TASK GOAL - Print every entry exactly as written.
## START
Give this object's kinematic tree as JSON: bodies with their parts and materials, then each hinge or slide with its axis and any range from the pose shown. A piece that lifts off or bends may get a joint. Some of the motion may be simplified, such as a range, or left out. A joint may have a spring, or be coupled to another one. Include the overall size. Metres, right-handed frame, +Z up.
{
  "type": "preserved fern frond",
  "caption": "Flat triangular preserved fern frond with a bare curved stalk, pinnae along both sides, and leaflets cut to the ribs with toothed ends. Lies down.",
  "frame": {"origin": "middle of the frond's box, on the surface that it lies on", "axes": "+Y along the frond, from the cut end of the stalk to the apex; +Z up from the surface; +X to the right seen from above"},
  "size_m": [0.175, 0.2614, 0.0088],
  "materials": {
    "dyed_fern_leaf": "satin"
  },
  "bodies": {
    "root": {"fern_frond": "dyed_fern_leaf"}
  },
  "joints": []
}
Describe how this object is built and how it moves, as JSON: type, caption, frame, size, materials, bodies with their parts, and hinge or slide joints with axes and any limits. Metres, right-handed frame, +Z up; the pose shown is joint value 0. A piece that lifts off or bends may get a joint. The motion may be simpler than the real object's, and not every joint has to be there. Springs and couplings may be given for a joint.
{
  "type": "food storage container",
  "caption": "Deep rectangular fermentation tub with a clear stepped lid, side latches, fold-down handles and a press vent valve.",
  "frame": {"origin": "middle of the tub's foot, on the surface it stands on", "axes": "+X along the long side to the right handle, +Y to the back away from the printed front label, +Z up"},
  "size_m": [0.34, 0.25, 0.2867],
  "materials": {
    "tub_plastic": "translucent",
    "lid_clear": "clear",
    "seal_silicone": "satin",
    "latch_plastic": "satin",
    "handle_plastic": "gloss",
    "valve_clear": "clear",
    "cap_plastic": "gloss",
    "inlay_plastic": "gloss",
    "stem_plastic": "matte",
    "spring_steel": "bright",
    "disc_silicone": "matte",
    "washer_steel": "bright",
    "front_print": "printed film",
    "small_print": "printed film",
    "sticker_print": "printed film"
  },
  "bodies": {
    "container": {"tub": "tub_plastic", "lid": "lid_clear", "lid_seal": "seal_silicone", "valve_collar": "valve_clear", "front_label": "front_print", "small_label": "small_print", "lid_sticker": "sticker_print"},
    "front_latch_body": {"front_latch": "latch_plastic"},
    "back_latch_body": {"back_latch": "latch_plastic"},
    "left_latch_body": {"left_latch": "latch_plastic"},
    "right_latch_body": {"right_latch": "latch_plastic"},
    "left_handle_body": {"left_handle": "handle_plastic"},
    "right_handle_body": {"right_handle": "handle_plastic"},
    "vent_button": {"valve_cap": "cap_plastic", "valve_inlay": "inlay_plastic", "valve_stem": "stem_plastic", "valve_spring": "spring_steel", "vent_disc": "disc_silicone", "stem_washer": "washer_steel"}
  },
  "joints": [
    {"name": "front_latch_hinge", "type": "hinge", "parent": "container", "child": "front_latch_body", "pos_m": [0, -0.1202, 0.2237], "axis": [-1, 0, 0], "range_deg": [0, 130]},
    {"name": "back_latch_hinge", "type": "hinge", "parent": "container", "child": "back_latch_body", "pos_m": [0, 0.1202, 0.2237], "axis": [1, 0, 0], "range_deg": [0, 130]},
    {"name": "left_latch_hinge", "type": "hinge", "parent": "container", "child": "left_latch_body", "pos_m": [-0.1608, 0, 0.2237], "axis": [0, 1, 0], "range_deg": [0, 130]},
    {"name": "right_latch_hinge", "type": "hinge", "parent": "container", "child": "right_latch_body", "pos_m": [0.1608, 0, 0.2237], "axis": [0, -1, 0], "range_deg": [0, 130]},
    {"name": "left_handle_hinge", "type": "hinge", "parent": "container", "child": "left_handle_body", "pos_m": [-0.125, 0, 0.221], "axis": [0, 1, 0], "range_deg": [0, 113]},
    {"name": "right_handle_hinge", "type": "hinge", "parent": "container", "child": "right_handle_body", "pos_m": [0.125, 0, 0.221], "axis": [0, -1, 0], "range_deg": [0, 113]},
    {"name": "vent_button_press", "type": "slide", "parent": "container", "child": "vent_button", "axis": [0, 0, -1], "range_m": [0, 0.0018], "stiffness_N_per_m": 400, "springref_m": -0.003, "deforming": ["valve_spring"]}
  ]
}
## END
EXERCISE RESULT -
Give this object's kinematic tree as JSON: bodies with their parts and materials, then each hinge or slide with its axis and any range from the pose shown. A piece that lifts off or bends may get a joint. Some of the motion may be simplified, such as a range, or left out. A joint may have a spring, or be coupled to another one. Include the overall size. Metres, right-handed frame, +Z up.
{
  "type": "preserved fern frond",
  "caption": "Flat triangular preserved fern frond with a bare curved stalk, pinnae along both sides, and leaflets cut to the ribs with toothed ends. Lies down.",
  "frame": {"origin": "middle of the frond's box, on the surface that it lies on", "axes": "+Y along the frond, from the cut end of the stalk to the apex; +Z up from the surface; +X to the right seen from above"},
  "size_m": [0.175, 0.2614, 0.0088],
  "materials": {
    "dyed_fern_leaf": "satin"
  },
  "bodies": {
    "root": {"fern_frond": "dyed_fern_leaf"}
  },
  "joints": []
}
Describe how this object is built and how it moves, as JSON: type, caption, frame, size, materials, bodies with their parts, and hinge or slide joints with axes and any limits. Metres, right-handed frame, +Z up; the pose shown is joint value 0. A piece that lifts off or bends may get a joint. The motion may be simpler than the real object's, and not every joint has to be there. Springs and couplings may be given for a joint.
{
  "type": "food storage container",
  "caption": "Deep rectangular fermentation tub with a clear stepped lid, side latches, fold-down handles and a press vent valve.",
  "frame": {"origin": "middle of the tub's foot, on the surface it stands on", "axes": "+X along the long side to the right handle, +Y to the back away from the printed front label, +Z up"},
  "size_m": [0.34, 0.25, 0.2867],
  "materials": {
    "tub_plastic": "translucent",
    "lid_clear": "clear",
    "seal_silicone": "satin",
    "latch_plastic": "satin",
    "handle_plastic": "gloss",
    "valve_clear": "clear",
    "cap_plastic": "gloss",
    "inlay_plastic": "gloss",
    "stem_plastic": "matte",
    "spring_steel": "bright",
    "disc_silicone": "matte",
    "washer_steel": "bright",
    "front_print": "printed film",
    "small_print": "printed film",
    "sticker_print": "printed film"
  },
  "bodies": {
    "container": {"tub": "tub_plastic", "lid": "lid_clear", "lid_seal": "seal_silicone", "valve_collar": "valve_clear", "front_label": "front_print", "small_label": "small_print", "lid_sticker": "sticker_print"},
    "front_latch_body": {"front_latch": "latch_plastic"},
    "back_latch_body": {"back_latch": "latch_plastic"},
    "left_latch_body": {"left_latch": "latch_plastic"},
    "right_latch_body": {"right_latch": "latch_plastic"},
    "left_handle_body": {"left_handle": "handle_plastic"},
    "right_handle_body": {"right_handle": "handle_plastic"},
    "vent_button": {"valve_cap": "cap_plastic", "valve_inlay": "inlay_plastic", "valve_stem": "stem_plastic", "valve_spring": "spring_steel", "vent_disc": "disc_silicone", "stem_washer": "washer_steel"}
  },
  "joints": [
    {"name": "front_latch_hinge", "type": "hinge", "parent": "container", "child": "front_latch_body", "pos_m": [0, -0.1202, 0.2237], "axis": [-1, 0, 0], "range_deg": [0, 130]},
    {"name": "back_latch_hinge", "type": "hinge", "parent": "container", "child": "back_latch_body", "pos_m": [0, 0.1202, 0.2237], "axis": [1, 0, 0], "range_deg": [0, 130]},
    {"name": "left_latch_hinge", "type": "hinge", "parent": "container", "child": "left_latch_body", "pos_m": [-0.1608, 0, 0.2237], "axis": [0, 1, 0], "range_deg": [0, 130]},
    {"name": "right_latch_hinge", "type": "hinge", "parent": "container", "child": "right_latch_body", "pos_m": [0.1608, 0, 0.2237], "axis": [0, -1, 0], "range_deg": [0, 130]},
    {"name": "left_handle_hinge", "type": "hinge", "parent": "container", "child": "left_handle_body", "pos_m": [-0.125, 0, 0.221], "axis": [0, 1, 0], "range_deg": [0, 113]},
    {"name": "right_handle_hinge", "type": "hinge", "parent": "container", "child": "right_handle_body", "pos_m": [0.125, 0, 0.221], "axis": [0, -1, 0], "range_deg": [0, 113]},
    {"name": "vent_button_press", "type": "slide", "parent": "container", "child": "vent_button", "axis": [0, 0, -1], "range_m": [0, 0.0018], "stiffness_N_per_m": 400, "springref_m": -0.003, "deforming": ["valve_spring"]}
  ]
}